Ora, sola e senza mezzi, o torna a girare filmetti usa e getta o niente, per roba seria sta arrivando la grande attrice americana!

Alla nostra dama senza camelie non resta che arrendersi e sorridere ai fotografi per la foto di scena con pascià e odalische, mentre una lacrima scende sul suo bel viso, lentamente… lentamente…

Metacinema in parallelo con Bellissima di Visconti, stessi anni e giusta satira di quel mondo, il cast è tutto di prim’ordine e mette in scena un demi monde che qualcuno doveva pur far vedere, se non altro per togliere qualche illusione di troppo sul mondo del cinema.

La Bosè, fino ad allora quasi sconosciuta, prese il posto della Lollobrigida e mai scelta fu più mirata.
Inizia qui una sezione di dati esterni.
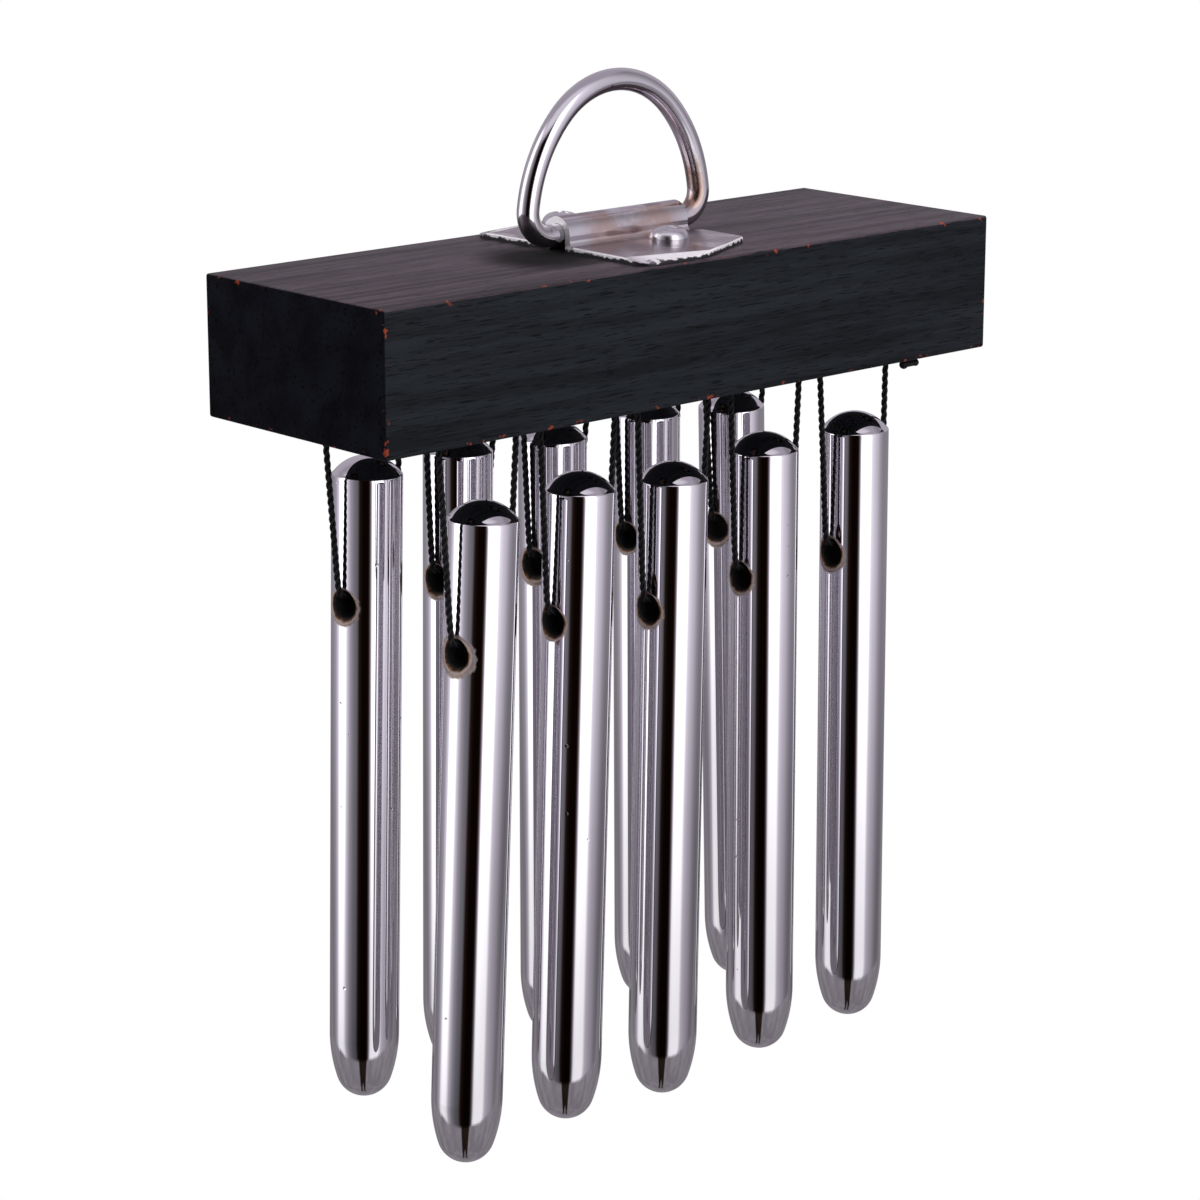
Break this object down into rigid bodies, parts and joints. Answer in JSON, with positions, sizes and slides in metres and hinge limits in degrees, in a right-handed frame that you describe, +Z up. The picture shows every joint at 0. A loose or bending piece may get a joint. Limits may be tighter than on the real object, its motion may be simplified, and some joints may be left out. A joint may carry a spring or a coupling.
{
  "type": "bar chimes",
  "caption": "Hand-held or hook-hung bar chimes: metal bars hang on cord loops in two rows under a wooden block, which swings from a D-ring held by a screwed saddle plate.",
  "frame": {"origin": "the middle of the D-ring's crown, on its inside, where a hook or hand carries the chimes", "axes": "+Z up, against the hang; +X along the wooden block and the rows of bars; -Y towards the player, with the front row"},
  "size_m": [0.146, 0.048, 0.1886],
  "materials": {
    "ring_chrome": "polished chrome plate on steel wire, lightly worn",
    "plate_chrome": "polished chrome plate on pressed steel sheet",
    "screw_chrome": "bright plated steel, dull dirt in the cross recess",
    "bar_chrome": "mirror chrome plate on turned steel, a few pits, rust at the drilled holes",
    "stained_wood": "open-grained hardwood stained black, satin, pores and grain lines showing",
    "peg_wood": "plain softwood peg, glued",
    "black_cord": "twisted black synthetic cord"
  },
  "bodies": {
    "ring": {"ring": "ring_chrome"},
    "beam": {"wood_block": "stained_wood", "saddle_plate": "plate_chrome", "plate_screws": "screw_chrome", "pegs_front": "peg_wood", "pegs_rear": "peg_wood", "cord_ends_front": "black_cord", "cord_ends_rear": "black_cord", "cord_tail": "black_cord"},
    "loop_front_1": {"cord_front_1": "black_cord"},
    "bar_front_1": {"bar_front_1": "bar_chrome"},
    "loop_front_2": {"cord_front_2": "black_cord"},
    "bar_front_2": {"bar_front_2": "bar_chrome"},
    "loop_front_3": {"cord_front_3": "black_cord"},
    "bar_front_3": {"bar_front_3": "bar_chrome"},
    "loop_front_4": {"cord_front_4": "black_cord"},
    "bar_front_4": {"bar_front_4": "bar_chrome"},
    "loop_front_5": {"cord_front_5": "black_cord"},
    "bar_front_5": {"bar_front_5": "bar_chrome"},
    "loop_rear_1": {"cord_rear_1": "black_cord"},
    "bar_rear_1": {"bar_rear_1": "bar_chrome"},
    "loop_rear_2": {"cord_rear_2": "black_cord"},
    "bar_rear_2": {"bar_rear_2": "bar_chrome"},
    "loop_rear_3": {"cord_rear_3": "black_cord"},
    "bar_rear_3": {"bar_rear_3": "bar_chrome"},
    "loop_rear_4": {"cord_rear_4": "black_cord"},
    "bar_rear_4": {"bar_rear_4": "bar_chrome"},
    "loop_rear_5": {"cord_rear_5": "black_cord"},
    "bar_rear_5": {"bar_rear_5": "bar_chrome"}
  },
  "joints": [
    {"name": "beam_tilt", "type": "hinge", "parent": "ring", "child": "beam", "pos_m": [0, 0, -0.0242], "axis": [1, 0, 0], "range_deg": [-85, 85]},
    {"name": "swing_front_1", "type": "hinge", "parent": "beam", "child": "loop_front_1", "pos_m": [-0.046, -0.0155, -0.0529], "axis": [1, 0, 0], "range_deg": [-45, 7]},
    {"name": "rock_front_1", "type": "hinge", "parent": "loop_front_1", "child": "bar_front_1", "pos_m": [-0.04591, -0.0155, -0.08902], "axis": [0.9915, 0.1219, -0.045], "range_deg": [-30, 8]},
    {"name": "swing_front_2", "type": "hinge", "parent": "beam", "child": "loop_front_2", "pos_m": [-0.023, -0.0155, -0.0529], "axis": [1, 0, 0], "range_deg": [-45, 7]},
    {"name": "rock_front_2", "type": "hinge", "parent": "loop_front_2", "child": "bar_front_2", "pos_m": [-0.02327, -0.0155, -0.08744], "axis": [0.9989, 0.0349, -0.0314], "range_deg": [-30, 8]},
    {"name": "swing_front_3", "type": "hinge", "parent": "beam", "child": "loop_front_3", "pos_m": [0, -0.0155, -0.0529], "axis": [1, 0, 0], "range_deg": [-45, 7]},
    {"name": "rock_front_3", "type": "hinge", "parent": "loop_front_3", "child": "bar_front_3", "pos_m": [-0.00043, -0.0155, -0.08915], "axis": [0.9985, 0.0523, -0.0174], "range_deg": [-30, 8]},
    {"name": "swing_front_4", "type": "hinge", "parent": "beam", "child": "loop_front_4", "pos_m": [0.023, -0.0155, -0.0529], "axis": [1, 0, 0], "range_deg": [-45, 7]},
    {"name": "rock_front_4", "type": "hinge", "parent": "loop_front_4", "child": "bar_front_4", "pos_m": [0.02303, -0.0155, -0.08715], "axis": [1, 0, 0.0052], "range_deg": [-30, 8]},
    {"name": "swing_front_5", "type": "hinge", "parent": "beam", "child": "loop_front_5", "pos_m": [0.046, -0.0155, -0.0529], "axis": [1, 0, 0], "range_deg": [-45, 7]},
    {"name": "rock_front_5", "type": "hinge", "parent": "loop_front_5", "child": "bar_front_5", "pos_m": [0.04711, -0.0155, -0.08675], "axis": [0.9994, -0.0349, 0.0087], "range_deg": [-30, 8]},
    {"name": "swing_rear_1", "type": "hinge", "parent": "beam", "child": "loop_rear_1", "pos_m": [-0.046, 0.0155, -0.0529], "axis": [1, 0, 0], "range_deg": [-7, 45]},
    {"name": "rock_rear_1", "type": "hinge", "parent": "loop_rear_1", "child": "bar_rear_1", "pos_m": [-0.04564, 0.0155, -0.08634], "axis": [0.9899, 0.1392, -0.0259], "range_deg": [-8, 30]},
    {"name": "swing_rear_2", "type": "hinge", "parent": "beam", "child": "loop_rear_2", "pos_m": [-0.023, 0.0155, -0.0529], "axis": [1, 0, 0], "range_deg": [-7, 45]},
    {"name": "rock_rear_2", "type": "hinge", "parent": "loop_rear_2", "child": "bar_rear_2", "pos_m": [-0.02434, 0.0155, -0.08535], "axis": [0.9847, 0.1736, -0.0138], "range_deg": [-8, 30]},
    {"name": "swing_rear_3", "type": "hinge", "parent": "beam", "child": "loop_rear_3", "pos_m": [0, 0.0155, -0.0529], "axis": [1, 0, 0], "range_deg": [-7, 45]},
    {"name": "rock_rear_3", "type": "hinge", "parent": "loop_rear_3", "child": "bar_rear_3", "pos_m": [-0.0012, 0.0155, -0.08635], "axis": [0.9781, 0.2079, 0], "range_deg": [-8, 30]},
    {"name": "swing_rear_4", "type": "hinge", "parent": "beam", "child": "loop_rear_4", "pos_m": [0.023, 0.0155, -0.0529], "axis": [1, 0, 0], "range_deg": [-7, 45]},
    {"name": "rock_rear_4", "type": "hinge", "parent": "loop_rear_4", "child": "bar_rear_4", "pos_m": [0.02277, 0.0155, -0.08515], "axis": [0.9945, 0.1045, 0.0069], "range_deg": [-8, 30]},
    {"name": "swing_rear_5", "type": "hinge", "parent": "beam", "child": "loop_rear_5", "pos_m": [0.046, 0.0155, -0.0529], "axis": [1, 0, 0], "range_deg": [-7, 45]},
    {"name": "rock_rear_5", "type": "hinge", "parent": "loop_rear_5", "child": "bar_rear_5", "pos_m": [0.04569, 0.0155, -0.08694], "axis": [0.9778, 0.2079, 0.0273], "range_deg": [-8, 30]}
  ]
}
Una bellezza lontana dai cliché del tempo, levigata ed elegante ma non altéra, che va oltre le mode di un mondo che non sembra il suo.

Checchi e Cervi, maritoil primo ed entrambi produttori, l’affiancano da comprimari eccellenti nell’affresco di un’epoca e di un ambiente che ha prodotto grande cinema, ma ha anche lasciato tanto spazio al trash.

Le parole di un autorevole critico ci aiutano nella comprensione:

"E' la seconda volta che il cinema italiano del dopoguerra prende se stesso a soggetto delle sue narrazioni. (...) Il primo fu Visconti con 'Bellissima' (1951) (...) Il secondo è Michelangelo Antonioni, il quale, con 'La signora senza camelie' offre una pittura meno vivida e scavata di quella del suo predecessore, ma, in compenso, ne precisa e determina il significato di costume. (...) Hanno nuociuto indubbiamente all'opera la fretta con cui è stata realizzata e lo schiamazzo che le si è fatto intorno." (F. Rocco, "Rassegna del Film", 13 aprile 1953).